MEXICO CITY, Mexico – Independent foreign investigators tore apart on Sunday, September 6, the Mexican government’s investigation into last year’s abduction of 43 students, refuting official conclusions that they were incinerated in a landfill.

Urging the authorities to keep looking for the students snatched by corrupt police a year ago, experts from the Inter-American Commission on Human Rights said there was no evidence that they were cremated in a huge bonfire.

After a six-month investigation, the panel released a nearly 500-page report that undermines the official account of a crime that sparked protests and the biggest crisis of President Enrique Peña Nieto’s administration.

The document also calls for a probe into the actions of federal police and soldiers during the night of September 26-27, when municipal officers from the southern city of Iguala shot at buses that had been seized by the unarmed students.

The young men were mostly freshmen from a teaching college known for its leftist activism and practice of commandeering buses to move around Guerrero state.

The commission suggested that prosecutors open a new line of investigation into whether the students were attacked because they may have inadvertently taken a bus criminals used to transport heroin.

President Enrique Peña Nieto said on Twitter that he gave instructions “for the investigations into the tragic events of Iguala to take into account the elements presented” by the experts.

‘No evidence’ of cremation

The attorney general’s office concluded late last year that Iguala police, with officers from neighboring Cocula, abducted 43 young men and handed them over to the Guerreros Unidos drug gang.

Citing confessions from gang members, then attorney general Jesus Murillo Karam said the students were killed and stacked in a funeral pyre that burned for 14 hours in Cocula’s landfill before their ashes were thrown in a nearby river.

The charred remains of only one student were identified in a bag found in the water.

But the commission hired a fire expert who concluded that it would take 60 hours, some 30 tonnes of woods, 13 tonnes of tires and 13 tonnes of diesel to cremate 43 bodies.

Jose Torero, a Peruvian-born professor at the University of Queensland in Australia, wrote that such a blaze would have consumed surrounding vegetation and trash, but only evidence of small fires were found.

“There is no evidence indicating the presence of a fire of the size of a (funeral) pyre for the cremation of even one body,” Torero wrote.

Attorney General Arely Gomez said she would order forensic experts to conduct a new investigation into the garbage dump.

The commission’s investigators said testimony from five suspects about the alleged cremation was full of contradictions that “question the validity” of the government’s conclusions.

The experts said the authorities should investigate claims of torture against suspects. More than 100 people have been detained, including local police, gang suspects and Iguala’s mayor.

“This report provides an utterly damning indictment of Mexico’s handling of the worst human rights atrocity in recent memory,” Human Rights Watch said in a statement.

Parents of the missing demanded to see Peña Nieto, who has been criticized for only meeting with the families once in October.

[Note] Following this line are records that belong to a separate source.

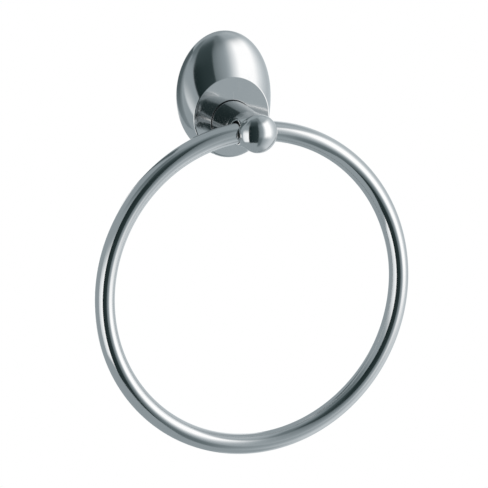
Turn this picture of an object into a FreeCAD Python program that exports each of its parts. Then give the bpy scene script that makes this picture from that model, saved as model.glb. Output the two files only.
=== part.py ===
"""Towel ring: an oval domed cover on a wall bracket, a post with a ball end, and a loose ring.

The wall is the plane Y = 0 and the part stands out from it towards -Y, with +Z up.
The origin is the middle of the cover's oval, half way between the two wall screws.
"""
import FreeCAD, Part
import os

import Sketcher

from FreeCAD import Placement, Rotation, Vector

os.makedirs("parts", exist_ok=True)
doc = FreeCAD.newDocument("TowelRing")

# Driving dimensions, in millimetres and degrees

SIZES = {
    "coverWidth": 49.2,
    "coverHeight": 61.4,
    "coverDepth": 11.7,
    "coverWall": 1.8,
    "facetDiameter": 39.6,
    "facetLift": 0.5,
    "facetEdgeRound": 1.0,
    "rimRound": 0.4,
    "seatBossDiameter": 17.0,
    "seatBossHeight": 2.2,
    "seatDepth": 0.8,
    "seatGap": 0.25,
    "seatEdge": 0.2,
    "postBelowFacet": 2.2,
    "flankReach": 21.5,
    "flankDiameter": 17.9,
    "footFlare": 1.65,
    "shoulderRound": 4.0,
    "neckStep": 1.25,
    "neckStraight": 3.5,
    "ballReach": 32.3,
    "ballOverhang": 0.5,
    "ballHeight": 6.6,
    "ballBand": 1.1,
    "ballSideRound": 3.0,
    "ballBackRound": 2.0,
    "eyeReach": 26.0,
    "eyeBore": 11.9,
    "eyeLip": 1.2,
    "eyeLength": 16.6,
    "spigotDiameter": 9.0,
    "spigotFlat": 3.4,
    "spigotShort": 0.3,
    "spigotFit": 0.1,
    "threadDiameter": 5.0,
    "threadDepth": 14.0,
    "threadFit": 0.1,
    "ringDiameter": 165.0,
    "ringBar": 10.0,
    "boltLength": 12.0,
    "boltHeadDiameter": 9.4,
    "boltHeadHeight": 3.0,
    "boltHeadRound": 1.0,
    "boltSlotWidth": 1.2,
    "boltSlotDepth": 1.3,
    "washerDiameter": 10.0,
    "washerThickness": 1.0,
    "bracketWidth": 22.0,
    "bracketMargin": 10.5,
    "bracketThickness": 2.5,
    "lipThickness": 2.0,
    "upperLipReach": 3.9,
    "lowerLipReach": 7.2,
    "wallScrewMargin": 5.2,
    "wallScrewHole": 4.5,
    "wallScrewSink": 8.0,
    "grubDiameter": 4.0,
    "grubLength": 6.0,
    "grubReach": 4.6,
    "grubSocket": 2.0,
    "grubSocketDepth": 2.2,
    "grubPoint": 0.5,
    "grubClearance": 0.2,
    "grubBossDiameter": 7.6,
    "grubBossRise": 7.0,
}

# Sizes that follow from them

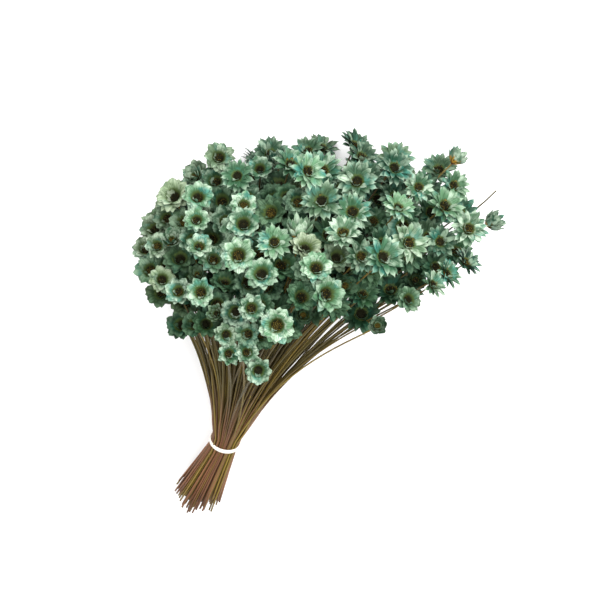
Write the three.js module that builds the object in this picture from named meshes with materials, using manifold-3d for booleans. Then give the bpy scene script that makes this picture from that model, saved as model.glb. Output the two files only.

“He and his security cabinet lied, and made us endure a time of psychological and emotional trauma,” said Felipe de la Cruz, spokesman for the families.

Army role questioned

The report reconstructs a night of terror in Iguala, a city in the southern state of Guerrero known as being part of a drug trafficking route.

Three students and 3 bystanders were killed when police shot at several buses.

Raising questions about the actions of other security forces, the report says federal police and the army were monitoring the movements of the students before they even arrived in Iguala and were present at some crime scenes.

The report says prosecutors should investigate whether the federal forces failed in their “obligation to protect citizens.”

The attorney general’s office never allowed the commission to interview soldiers.

Prosecutors have suggested that police confronted the students on the orders of then mayor Jose Luis Abarca because he believed they would protest a speech by his politically ambitious wife.

But the commission said the students arrived in Iguala after the speech and suggested they may have been attacked because they could have taken a bus containing drugs.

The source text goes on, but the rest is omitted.